Common Mistakes to Avoid

The first mistake is treating every chat phrase as a keyword without considering intent. A sentence can contain several nouns and still fail to represent a useful search topic.

The second mistake is copying conversations too literally. Chat messages often lack context, contain personal information, or reflect one unusual situation. Translate them into generalized, accurate questions before publication.

The third mistake is prioritizing volume over relevance. A broad keyword may attract more visitors, but a precise question from qualified prospects may produce better engagement and stronger commercial value.

The fourth mistake is publishing an answer without consulting the people who handle the issue. Support agents, sales representatives, technicians, consultants, and product specialists can identify missing details and prevent misleading advice.

The fifth mistake is using automation without editorial judgment. Automated tools can help categorize conversations and detect repeated language, but a knowledgeable person should review the findings, protect privacy, verify accuracy, and decide whether a topic deserves publication.

Turn Everyday Conversations Into an SEO Advantage

Chat logs are more than a record of customer service activity. They are a continually updated map of what people do not understand, what they worry about, what they compare, and what they need before moving forward.

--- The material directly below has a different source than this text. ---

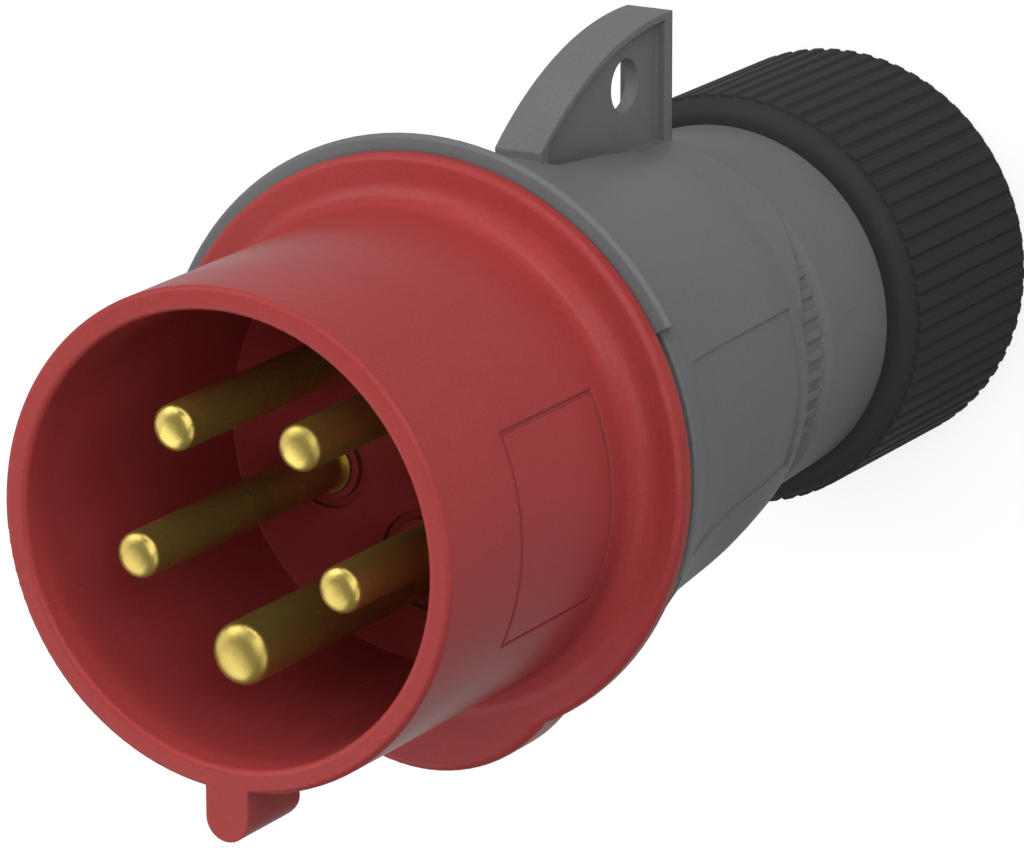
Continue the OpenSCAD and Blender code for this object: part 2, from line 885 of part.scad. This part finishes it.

When those conversations are analyzed responsibly, grouped by intent, validated with search data, and developed into complete answers, they can produce long-tail SEO topics grounded in genuine demand. The resulting content is not based on guesswork or a generic list of keywords. It is based on the language customers use when the answer actually matters.

Start with a small sample, identify one recurring question your website does not answer well, and create the resource that would have made those conversations easier. Repeat the process regularly. Over time, your chat archive can become one of the most practical and defensible sources of content ideas available to your business.